The European Patent Office (EPO) is, at the time of publication, predicting the Unified Patent Court (UPC) and Unitary Patent (UP) system will come into force at the beginning of 2022.  With a year left before the start date anticipated by the EPO, we have reviewed the current state of the UPC and UP to see if, this time, the start date will stay put, or will be pushed back again.

Progress towards the UPC entering into force has not been smooth.  The last time there was momentum behind this was in 2017.  With this momentum ebbing away, in 2019, it looked like it the final push forward would happen.  The required number of ratifications including the key French and UK ratifications had been met, and the only thing outstanding was the final key ratification by Germany.

The German ratification did not, however, go as planned.  The Bundestag completed the necessary steps to ratify the UPC Agreement, the law governing the UPC, and all that remained was for the German President to sign the relevant legislation.  This was stopped by a constitutional challenge successfully voiding the ratification (as we reported here).  Swiftly following this there was confirmation Germany would press ahead with re-ratifying the UPC Agreement.  In mid-December 2020 the German parliament again adopted the necessary legislation for the ratification.  History was then repeated, as, within days, further constitutional challenges were lodged.  This means the German ratification has again been thrown into doubt.

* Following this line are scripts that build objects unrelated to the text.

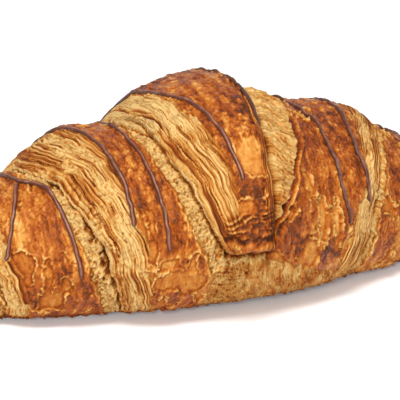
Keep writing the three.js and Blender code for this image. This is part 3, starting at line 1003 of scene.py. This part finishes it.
def chocolate_material():
    material, shader = new_material("drizzle_chocolate")
    g = Graph(material)
    place = g.position()
    tone = g.noise(place, 450.0, 4.0, 0.6)
    ribs = g.noise(place, 1400.0, 3.0, 0.6)
    # The strand's top is painted lighter as a highlight and its sides darker as shade.
    highlight = g.math("MULTIPLY", g.attribute("crown"), 0.55)
    shade = g.math("ADD", highlight, g.around(tone, 0.4, 1.0), clamp=True)
    colours = [(0.0, (0.060, 0.017, 0.009)), (0.35, (0.125, 0.036, 0.017)), (0.9, (0.38, 0.155, 0.092))]
    g.link(g.ramp(shade, colours), shader.inputs["Base Color"])
    g.link(g.range(tone, 0.2, 0.8, 0.26, 0.44), shader.inputs["Roughness"])
    shader.inputs["Specular IOR Level"].default_value = 0.32
    g.link(g.bump(ribs, 0.4, 0.0003), shader.inputs["Normal"])
    return material


def floor_material():
    material, shader = new_material("studio_floor")
    g = Graph(material)
    grain = g.noise(g.position(), 40.0, 3.0, 0.5)
    colours = [(0.3, (0.90, 0.90, 0.90)), (0.7, (0.92, 0.92, 0.92))]
    g.link(g.ramp(grain, colours), shader.inputs["Base Color"])
    shader.inputs["Roughness"].default_value = 0.7
    shader.inputs["Specular IOR Level"].default_value = 0.2
    shader.inputs["Emission Color"].default_value = (1, 1, 1, 1)
    shader.inputs["Emission Strength"].default_value = 0.15
    return material


# ---------------------------------------------------------------- stage

VIEW_AZIMUTH = -22.0
VIEW_ELEVATION = 19.0
VIEW_DISTANCE = 650.0
VIEW_TARGET = (0.0, 0.0, 28.0)
VIEW_ASIDE = 3.0
VIEW_DOWN = 2.55
MM_ACROSS_VIEW = 106.67

# Metres. The floor lies just below the base, so that the two faces don't flicker.
FLOOR_SIZE = 12.0
FLOOR_GAP = 0.0002

# Each light's place and size in metres, and its power in watts. Both aim at LIGHT_AIM.
LIGHT_AIM = (0, 0, 0.03)
LIGHTS = {
    "top_light": ((-0.15, -0.35, 0.75), 0.32, 6.6),
    "front_light": ((-0.40, -0.75, 0.40), 0.14, 3.4),
}
WORLD_BRIGHTNESS = 0.56


def view_axes():
    azimuth, elevation = math.radians(VIEW_AZIMUTH), math.radians(VIEW_ELEVATION)
    back = Vector((
        math.sin(azimuth) * math.cos(elevation),
        -math.cos(azimuth) * math.cos(elevation),
        math.sin(elevation),
    ))
    right = Vector((math.cos(azimuth), math.sin(azimuth), 0))
    return back, right, back.cross(right)


def make_camera(shift):
    back, right, up = view_axes()
    target = Vector(VIEW_TARGET) + Vector(shift) + right * VIEW_ASIDE - up * VIEW_DOWN
    data = bpy.data.cameras.new("photo_view")
    data.sensor_width = 36.0
    data.lens = data.sensor_width * VIEW_DISTANCE / MM_ACROSS_VIEW
    data.clip_start = 0.01
    data.clip_end = 20.0
    camera = bpy.data.objects.new("photo_view", data)
    rotation = Matrix((right, up, back)).transposed()
    camera.matrix_world = Matrix.Translation((target + back * VIEW_DISTANCE) * MM) @ rotation.to_4x4()
    bpy.context.scene.collection.objects.link(camera)
    bpy.context.scene.camera = camera


def make_floor():
    mesh = bpy.data.meshes.new("studio_floor")
    half = FLOOR_SIZE / 2
    corners = [(-half, -half, 0), (half, -half, 0), (half, half, 0), (-half, half, 0)]
    mesh.from_pydata(corners, [], [(0, 1, 2, 3)])
    floor = bpy.data.objects.new("studio_floor", mesh)
    floor.location.z = -FLOOR_GAP
    mesh.materials.append(floor_material())
    bpy.context.scene.collection.objects.link(floor)


def add_area_light(name, place, size, power):
    data = bpy.data.lights.new(name, "AREA")
    data.shape = "DISK"
    data.size = size
    data.energy = power
    light = bpy.data.objects.new(name, data)
    light.location = place
    direction = Vector(place) - Vector(LIGHT_AIM)
    light.rotation_mode = "QUATERNION"
    light.rotation_quaternion = direction.to_track_quat("Z", "Y")
    bpy.context.scene.collection.objects.link(light)


def make_lights():
    world = bpy.data.worlds.new("studio")
    bpy.context.scene.world = world
    world.use_nodes = True
    background = world.node_tree.nodes["Background"]
    background.inputs["Color"].default_value = (1.0, 1.0, 1.0, 1)
    background.inputs["Strength"].default_value = WORLD_BRIGHTNESS
    for name, (place, size, power) in LIGHTS.items():
        add_area_light(name, place, size, power)
    bpy.context.scene.view_settings.view_transform = "Standard"


# ---------------------------------------------------------------- assembly

def main():
    dough = Dough()
    make_camera(dough.shift)
    make_floor()
    make_lights()

    crust = crust_material()
    body = dough.make()
    body.data.materials.append(crust)
    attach(body, "root")
    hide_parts("dough")

    chocolate = chocolate_material()
    for seed, (name, route) in enumerate(DRIZZLES.items()):
        strand = make_strand(dough, name + "_strand", route, seed * 3.7)
        strand.data.materials.append(chocolate)
        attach(strand, "root")
        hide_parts(name)


main()
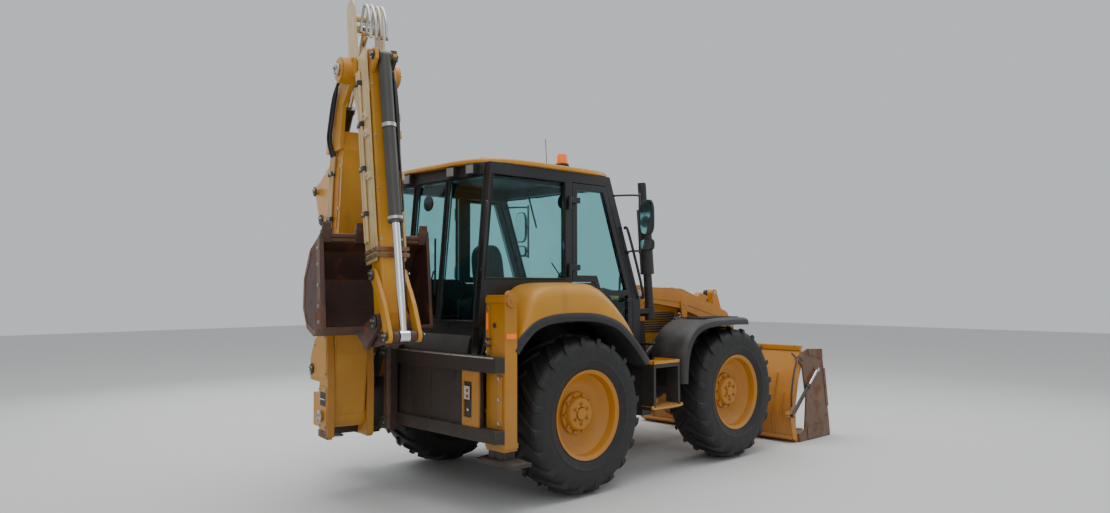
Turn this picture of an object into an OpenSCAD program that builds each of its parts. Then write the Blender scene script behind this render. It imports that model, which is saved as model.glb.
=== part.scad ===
// Backhoe loader with equal wheels, all-wheel steering, a side-shift hoe and a clam bucket.
// X runs forward, Y to the machine's left and Z up. Z is 0 where the tyres stand.

/* [Wheels] */
// Distance between the two axles
wheelbase = 2200; // [2100:10:2300]
// Distance between the middles of two tyres on one axle
track = 1895; // [1860:5:1940]
// Outer diameter of a tyre over its lugs
tyre_d = 1360; // [1320:5:1380]
// Width of a tyre
tyre_w = 430; // [400:5:440]
// Outer diameter of the rim's lip
rim_lip_d = 762; // [740:2:780]
// Lugs on each side of a tyre
lug_count = 20; // [16:1:22]
// Height of a lug over the carcass
lug_h = 34; // [20:1:40]
// Distance of a steering pin from the middle plane
kingpin_y = 690; // [680:1:700]

/* [Frame] */
// Outer half width of the two frame rails
frame_half_w = 345; // [300:5:360]
// Thickness of a frame rail
frame_wall = 60; // [30:5:80]
// Height of the frame rails' underside
frame_z = 700; // [680:5:720]
// Depth of the frame rails
frame_h = 250; // [220:5:260]

/* [Cab] */
// Outer half width of the cab
cab_half_w = 800; // [780:5:820]
// Height of the cab floor's top
floor_z = 1140; // [1120:5:1160]
// Height of the cab frame's top
cab_top_z = 2790; // [2740:5:2840]
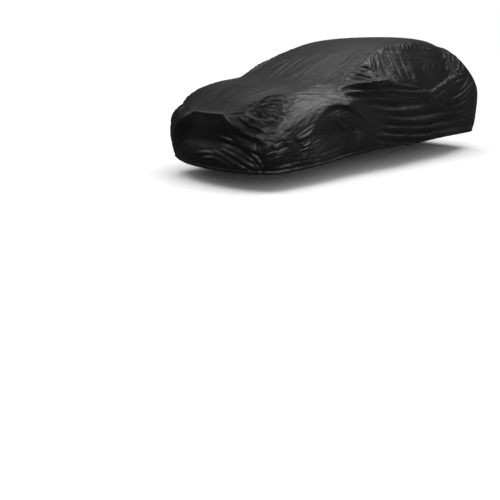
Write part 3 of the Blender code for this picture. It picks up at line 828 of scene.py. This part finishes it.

The delay on the German ratification is not the only wrinkle that may push back the date of entry into force of the UPC.  The process of the UK leaving the EU is now complete, but this process led the UK Government to withdraw the UK ratification in mid-2020.  This leaves doubt over whether the ratifications required by the UPC Agreement for the Court to enter into force can be achieved.  Additionally, the division of the Court required by the UPC Agreement to be in London is now outside the EU and not in a state participating in the UPC.  The absence of the UK ratification, the location of the London court division and how to still allow the UPC to enter into force will need to be worked out before real progress can be made.